GH: Thanks, good luck writing the article!
Me: And good luck finding a shower.
OWS is such a tricky subject. While it is impossible not to sympathize with the protestor’s position, one has serious reservations with blaming the successful for what’s going on in the economy right now. While irresponsible investing practices led to this downturn, we can’t blame the entire financial sector as a result. When we have a strong financial sector, it benefits all of us. Our economy grows as a result of investment. Investment creates jobs, capital, and opportunities that otherwise wouldn’t exist. And yet, one has to wonder whether this inequitable growth is worth it. Should we be doing more to help grow middle class jobs in this country? Or should we simply let the economy take its natural course?

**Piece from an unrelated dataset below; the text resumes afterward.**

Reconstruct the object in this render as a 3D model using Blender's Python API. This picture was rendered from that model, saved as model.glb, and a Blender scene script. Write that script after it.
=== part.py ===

On a perhaps more taboo note though, it raises a greater question. It’s fair to say that many of our best and brightest go into finance, and it raises a general question about compensation, stratification, and egalitarianism. We think that it’s important that everyone receive a vote, that everyone receive food, water, and shelter. We argue that there are inalienable rights of men that belong to us simply because we have been birthed. The circumstances of our births are beyond our control, and so we think that we should not punish others for their circumstances. However, we don’t necessarily carry that thinking into compensation for working. If someone was born with more natural intelligence or talent than someone else, does that mean that he or she should be compensated for doing a job that they can do simply because they were born that way? Is it fair to relegate people to lower income levels simply because they weren’t born the same way? We often counter this argument with, “well it’s not about talent, it’s about work ethic.” And while work ethic is vital to success, it does not necessarily bring success without natural talent. And even then, is work ethic not also an attribute that we’re born with? I’m not assigning positive or negative values to the way we perceive compensation or talent, I’m simply pointing out that our logic doesn’t necessarily hold throughout all facets of our thinking on what is “fair.”